Friday, April 16, 2010

McClatchy Washington report 4/16

  • When Justice John Paul Stevens, who attended Northwestern University, retires this summer, he'll leave behind a Supreme Court comprised entirely of legal minds trained at two law schools, Harvard and Yale. President Barack Obama is a Harvard Law graduate, but he also promised to change how Washington works and to bring a greater diversity of Americans into the power structure.
  • Comptroller of the Currency John Dugan on Thursday praised last year's controversial stress tests for bolstering the health of the nation's biggest banks during a dark time last spring. Dugan also noted that banks so far are posting lower losses than projected under the most severe two-year economic projections used by regulators.
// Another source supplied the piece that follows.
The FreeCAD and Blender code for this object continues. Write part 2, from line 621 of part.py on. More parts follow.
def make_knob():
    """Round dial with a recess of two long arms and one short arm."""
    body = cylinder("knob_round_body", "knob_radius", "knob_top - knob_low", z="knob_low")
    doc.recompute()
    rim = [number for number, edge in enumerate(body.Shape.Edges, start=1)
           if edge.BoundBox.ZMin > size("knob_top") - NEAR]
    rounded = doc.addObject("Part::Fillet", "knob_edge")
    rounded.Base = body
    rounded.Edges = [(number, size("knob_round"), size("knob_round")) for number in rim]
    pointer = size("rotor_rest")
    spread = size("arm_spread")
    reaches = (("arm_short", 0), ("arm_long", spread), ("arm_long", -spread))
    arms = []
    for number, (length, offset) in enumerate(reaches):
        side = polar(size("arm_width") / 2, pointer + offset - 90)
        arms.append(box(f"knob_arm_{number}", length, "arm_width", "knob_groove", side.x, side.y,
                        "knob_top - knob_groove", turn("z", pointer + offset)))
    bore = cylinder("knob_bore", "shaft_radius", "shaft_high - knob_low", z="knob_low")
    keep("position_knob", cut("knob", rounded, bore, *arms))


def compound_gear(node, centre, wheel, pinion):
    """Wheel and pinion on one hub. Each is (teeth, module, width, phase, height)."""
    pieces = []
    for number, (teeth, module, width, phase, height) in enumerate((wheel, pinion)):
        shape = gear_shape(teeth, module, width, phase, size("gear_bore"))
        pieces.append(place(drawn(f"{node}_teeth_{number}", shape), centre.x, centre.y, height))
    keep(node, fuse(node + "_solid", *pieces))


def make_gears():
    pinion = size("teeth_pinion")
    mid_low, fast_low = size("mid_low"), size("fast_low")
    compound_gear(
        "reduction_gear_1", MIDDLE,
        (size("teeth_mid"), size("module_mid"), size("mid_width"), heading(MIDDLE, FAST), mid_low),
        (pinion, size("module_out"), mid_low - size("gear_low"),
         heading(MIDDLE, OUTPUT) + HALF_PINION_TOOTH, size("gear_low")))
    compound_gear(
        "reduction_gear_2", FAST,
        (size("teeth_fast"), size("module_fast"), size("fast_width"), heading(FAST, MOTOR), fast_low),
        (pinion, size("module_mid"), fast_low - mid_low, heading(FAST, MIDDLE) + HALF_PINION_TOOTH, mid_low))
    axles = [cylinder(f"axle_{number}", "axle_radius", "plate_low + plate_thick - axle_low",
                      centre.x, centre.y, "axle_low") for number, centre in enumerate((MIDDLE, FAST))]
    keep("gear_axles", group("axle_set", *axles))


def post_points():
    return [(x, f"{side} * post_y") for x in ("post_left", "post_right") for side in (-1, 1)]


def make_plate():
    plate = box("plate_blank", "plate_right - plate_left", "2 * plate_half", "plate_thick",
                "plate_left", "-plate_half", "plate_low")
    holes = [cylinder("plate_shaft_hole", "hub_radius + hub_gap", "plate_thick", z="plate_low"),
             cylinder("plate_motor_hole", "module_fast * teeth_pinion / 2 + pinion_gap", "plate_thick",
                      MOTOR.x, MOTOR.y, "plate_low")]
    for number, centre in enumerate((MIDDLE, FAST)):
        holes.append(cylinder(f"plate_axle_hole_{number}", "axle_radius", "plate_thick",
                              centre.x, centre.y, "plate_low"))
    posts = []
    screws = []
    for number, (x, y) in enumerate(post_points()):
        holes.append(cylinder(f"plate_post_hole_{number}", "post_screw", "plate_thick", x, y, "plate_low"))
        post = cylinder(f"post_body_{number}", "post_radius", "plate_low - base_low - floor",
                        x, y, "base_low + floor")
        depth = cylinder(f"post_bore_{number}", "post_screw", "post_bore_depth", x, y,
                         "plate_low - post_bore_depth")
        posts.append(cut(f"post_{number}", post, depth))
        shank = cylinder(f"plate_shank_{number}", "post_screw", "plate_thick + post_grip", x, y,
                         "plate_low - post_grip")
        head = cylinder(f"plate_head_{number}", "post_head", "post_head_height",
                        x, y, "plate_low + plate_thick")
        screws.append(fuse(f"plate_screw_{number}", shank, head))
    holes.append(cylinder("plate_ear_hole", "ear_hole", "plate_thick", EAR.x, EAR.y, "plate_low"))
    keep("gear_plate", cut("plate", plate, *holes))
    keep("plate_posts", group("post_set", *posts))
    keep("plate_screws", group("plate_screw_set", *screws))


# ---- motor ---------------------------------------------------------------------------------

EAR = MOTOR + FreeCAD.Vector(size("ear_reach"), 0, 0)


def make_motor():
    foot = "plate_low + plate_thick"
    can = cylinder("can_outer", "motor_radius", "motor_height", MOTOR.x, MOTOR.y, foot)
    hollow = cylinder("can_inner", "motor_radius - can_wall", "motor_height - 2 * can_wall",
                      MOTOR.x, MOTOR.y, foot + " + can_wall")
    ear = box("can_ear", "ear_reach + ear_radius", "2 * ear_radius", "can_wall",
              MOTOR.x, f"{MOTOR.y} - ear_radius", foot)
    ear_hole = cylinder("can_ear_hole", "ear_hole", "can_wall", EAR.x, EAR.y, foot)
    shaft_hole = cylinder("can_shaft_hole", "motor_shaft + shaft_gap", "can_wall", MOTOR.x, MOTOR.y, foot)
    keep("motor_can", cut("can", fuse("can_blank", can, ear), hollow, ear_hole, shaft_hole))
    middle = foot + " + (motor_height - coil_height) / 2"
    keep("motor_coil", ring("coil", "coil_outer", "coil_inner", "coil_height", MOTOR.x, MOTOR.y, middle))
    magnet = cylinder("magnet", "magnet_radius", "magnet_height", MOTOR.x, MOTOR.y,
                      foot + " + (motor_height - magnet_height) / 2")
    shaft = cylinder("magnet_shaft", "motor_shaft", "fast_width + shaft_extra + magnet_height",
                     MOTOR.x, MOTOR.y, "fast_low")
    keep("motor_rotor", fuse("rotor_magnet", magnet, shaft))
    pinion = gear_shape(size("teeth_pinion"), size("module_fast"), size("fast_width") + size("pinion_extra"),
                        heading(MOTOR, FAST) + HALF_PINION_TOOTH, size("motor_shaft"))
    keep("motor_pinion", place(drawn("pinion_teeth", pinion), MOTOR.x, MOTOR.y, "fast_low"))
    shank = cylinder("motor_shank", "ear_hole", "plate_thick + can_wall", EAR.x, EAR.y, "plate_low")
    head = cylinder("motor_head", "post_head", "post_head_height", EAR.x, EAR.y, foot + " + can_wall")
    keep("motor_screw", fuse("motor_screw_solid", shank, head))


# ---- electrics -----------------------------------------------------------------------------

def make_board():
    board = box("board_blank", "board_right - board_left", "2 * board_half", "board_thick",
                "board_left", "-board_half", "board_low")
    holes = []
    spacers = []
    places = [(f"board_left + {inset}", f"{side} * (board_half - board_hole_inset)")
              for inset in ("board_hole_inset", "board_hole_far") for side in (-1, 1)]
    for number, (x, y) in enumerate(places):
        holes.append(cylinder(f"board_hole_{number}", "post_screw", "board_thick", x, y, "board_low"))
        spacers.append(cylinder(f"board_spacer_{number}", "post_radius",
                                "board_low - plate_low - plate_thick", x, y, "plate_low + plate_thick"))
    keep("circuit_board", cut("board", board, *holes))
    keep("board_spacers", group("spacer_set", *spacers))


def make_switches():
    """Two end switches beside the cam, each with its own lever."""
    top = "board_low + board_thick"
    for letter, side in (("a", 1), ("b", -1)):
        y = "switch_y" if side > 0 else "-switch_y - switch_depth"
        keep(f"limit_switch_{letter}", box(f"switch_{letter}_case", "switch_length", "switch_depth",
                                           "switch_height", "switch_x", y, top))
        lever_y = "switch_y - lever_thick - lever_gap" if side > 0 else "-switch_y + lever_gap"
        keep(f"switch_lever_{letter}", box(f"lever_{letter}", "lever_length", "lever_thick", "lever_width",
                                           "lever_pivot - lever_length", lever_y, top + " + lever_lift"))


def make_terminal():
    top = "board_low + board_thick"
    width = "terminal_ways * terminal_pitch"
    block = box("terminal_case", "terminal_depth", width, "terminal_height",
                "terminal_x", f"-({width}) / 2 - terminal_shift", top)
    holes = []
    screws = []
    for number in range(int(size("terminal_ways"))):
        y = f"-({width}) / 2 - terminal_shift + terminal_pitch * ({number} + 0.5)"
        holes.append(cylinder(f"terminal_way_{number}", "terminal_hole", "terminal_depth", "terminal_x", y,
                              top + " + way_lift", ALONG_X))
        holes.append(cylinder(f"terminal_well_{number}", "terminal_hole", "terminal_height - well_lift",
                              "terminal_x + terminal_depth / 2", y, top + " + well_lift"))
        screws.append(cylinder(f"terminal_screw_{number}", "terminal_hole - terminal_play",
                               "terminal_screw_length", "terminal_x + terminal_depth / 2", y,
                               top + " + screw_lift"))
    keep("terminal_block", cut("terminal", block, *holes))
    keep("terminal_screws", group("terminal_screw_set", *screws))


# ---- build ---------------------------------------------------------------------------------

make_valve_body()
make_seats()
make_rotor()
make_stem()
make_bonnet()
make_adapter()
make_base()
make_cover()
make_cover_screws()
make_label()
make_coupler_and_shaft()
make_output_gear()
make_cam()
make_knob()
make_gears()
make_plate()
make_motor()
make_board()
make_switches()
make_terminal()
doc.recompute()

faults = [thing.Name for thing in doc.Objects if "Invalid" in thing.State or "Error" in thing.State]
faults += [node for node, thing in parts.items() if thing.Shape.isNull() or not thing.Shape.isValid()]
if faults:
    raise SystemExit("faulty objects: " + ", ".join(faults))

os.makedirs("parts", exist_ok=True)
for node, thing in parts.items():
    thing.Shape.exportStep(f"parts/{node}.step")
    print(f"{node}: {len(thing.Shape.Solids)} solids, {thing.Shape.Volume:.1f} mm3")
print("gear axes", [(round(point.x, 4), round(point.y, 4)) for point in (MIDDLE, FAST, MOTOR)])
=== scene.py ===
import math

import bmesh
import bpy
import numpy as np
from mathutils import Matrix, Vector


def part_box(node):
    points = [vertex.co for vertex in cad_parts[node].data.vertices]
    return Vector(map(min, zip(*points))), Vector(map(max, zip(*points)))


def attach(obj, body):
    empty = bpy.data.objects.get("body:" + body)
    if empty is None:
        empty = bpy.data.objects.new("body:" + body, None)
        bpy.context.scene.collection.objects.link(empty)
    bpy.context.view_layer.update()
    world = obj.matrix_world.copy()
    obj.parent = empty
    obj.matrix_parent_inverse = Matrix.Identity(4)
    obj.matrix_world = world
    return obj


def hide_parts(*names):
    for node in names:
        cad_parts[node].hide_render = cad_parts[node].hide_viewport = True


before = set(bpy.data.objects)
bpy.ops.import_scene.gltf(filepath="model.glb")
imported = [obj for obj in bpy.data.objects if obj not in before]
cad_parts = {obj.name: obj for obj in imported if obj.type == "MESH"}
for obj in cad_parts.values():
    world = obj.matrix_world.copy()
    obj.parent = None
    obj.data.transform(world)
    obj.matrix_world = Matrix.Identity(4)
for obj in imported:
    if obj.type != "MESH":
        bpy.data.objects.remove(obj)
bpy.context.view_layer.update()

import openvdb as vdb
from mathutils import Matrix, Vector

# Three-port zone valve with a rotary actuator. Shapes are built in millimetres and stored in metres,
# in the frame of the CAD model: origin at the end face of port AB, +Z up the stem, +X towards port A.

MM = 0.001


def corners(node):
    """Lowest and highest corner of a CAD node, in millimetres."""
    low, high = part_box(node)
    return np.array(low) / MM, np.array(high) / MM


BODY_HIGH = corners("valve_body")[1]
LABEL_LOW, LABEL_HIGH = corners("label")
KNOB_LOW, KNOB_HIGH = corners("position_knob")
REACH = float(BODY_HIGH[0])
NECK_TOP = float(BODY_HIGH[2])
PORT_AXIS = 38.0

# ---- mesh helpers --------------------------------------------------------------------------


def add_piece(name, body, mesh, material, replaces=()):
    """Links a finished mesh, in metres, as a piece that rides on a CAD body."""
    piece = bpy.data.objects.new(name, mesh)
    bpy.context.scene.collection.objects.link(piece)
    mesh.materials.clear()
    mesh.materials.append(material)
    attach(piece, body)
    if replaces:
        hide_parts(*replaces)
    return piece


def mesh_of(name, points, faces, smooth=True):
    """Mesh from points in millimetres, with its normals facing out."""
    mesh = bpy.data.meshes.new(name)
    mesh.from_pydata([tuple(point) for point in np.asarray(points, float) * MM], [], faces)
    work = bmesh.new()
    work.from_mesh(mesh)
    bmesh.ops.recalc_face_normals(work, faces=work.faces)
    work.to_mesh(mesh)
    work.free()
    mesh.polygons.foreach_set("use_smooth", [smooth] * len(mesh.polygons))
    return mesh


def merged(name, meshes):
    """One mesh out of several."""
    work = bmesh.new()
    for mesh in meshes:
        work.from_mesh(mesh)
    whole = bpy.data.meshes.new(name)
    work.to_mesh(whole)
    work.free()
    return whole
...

  • Rep. Walt Minnick, D-Idaho, snagged an unusual endorsement Thursday from the Tea Party Express, the group with the greatest national stature in the loosely organized Tea Party movement. Minnick is the only Democrat to land an endorsement from the organization, which had a rally Wednesday in Boston with former Alaska Gov. Sarah Palin and another rally Thursday in Washington.
  • The shadow war between the U.S. and Iran was briefly visible this week at an extradition hearing in a Paris courtroom, where an Iranian engineer was answering U.S. charges that he'd illegally shipped U.S. technology to Iran.
  • Reconnecting to a state critical to his reelection, President Barack Obama on Thursday rounded up about $2.5 million in Miami for the Democratic Party and tried to mollify critics in both parties about plans to scale back — but not scrap — a space exploration program out of Cape Canaveral.
  • Had she won, Stormy Daniels might have been the only U.S. senator who could perform a lap dance, lip-sync Motley Crue and descend a staircase in stiletto heels. But the Louisiana-born Daniels has announced that she would drop her bid for national office. Star of more than 100 adult films, the performer found herself drafted last year into challenging U.S. Sen. David Vitter of Louisiana, the Republican incumbent whose family-values reputation suffered when his phone number turned up in the records of an escort service run by the "D.C. Madam."
  • Former Presidents Bill Clinton and George W. Bush are urging members of Congress to allow a quake-ravaged Haiti to triple the amount of knit and woven fabrics it currently exports to the U.S. under a duty-free access trade legislation.
  • The state House on Thursday passed the bill to allow deceased Alaskans to qualify for their final check. The person would need to have been otherwise eligible for a dividend — having been a resident of Alaska for at least half the year prior to their death.
  • Of the 3,000 or so Democrats who will gather at the California party's convention in Los Angeles this weekend, the one with the most to prove will also claim one of the longest political track records in the state — gubernatorial candidate Jerry Brown.
  • Sometimes, we need reminding that while fear comes and goes, this country — and its freedoms — remain.
  • There's at least one GOP senator who's thinking about more than himself or his party — South Carolina's Lindsey Graham. While he's not without fault at times (he could have been more constructive on health care), Sen. Graham routinely rises above raw politics and gamesmanship to display a brand of statesmanship missing in so many of our elected leaders. In Washington, he assumes the role a U.S. senator should: Act in the best interest of the nation, not a party or special interest.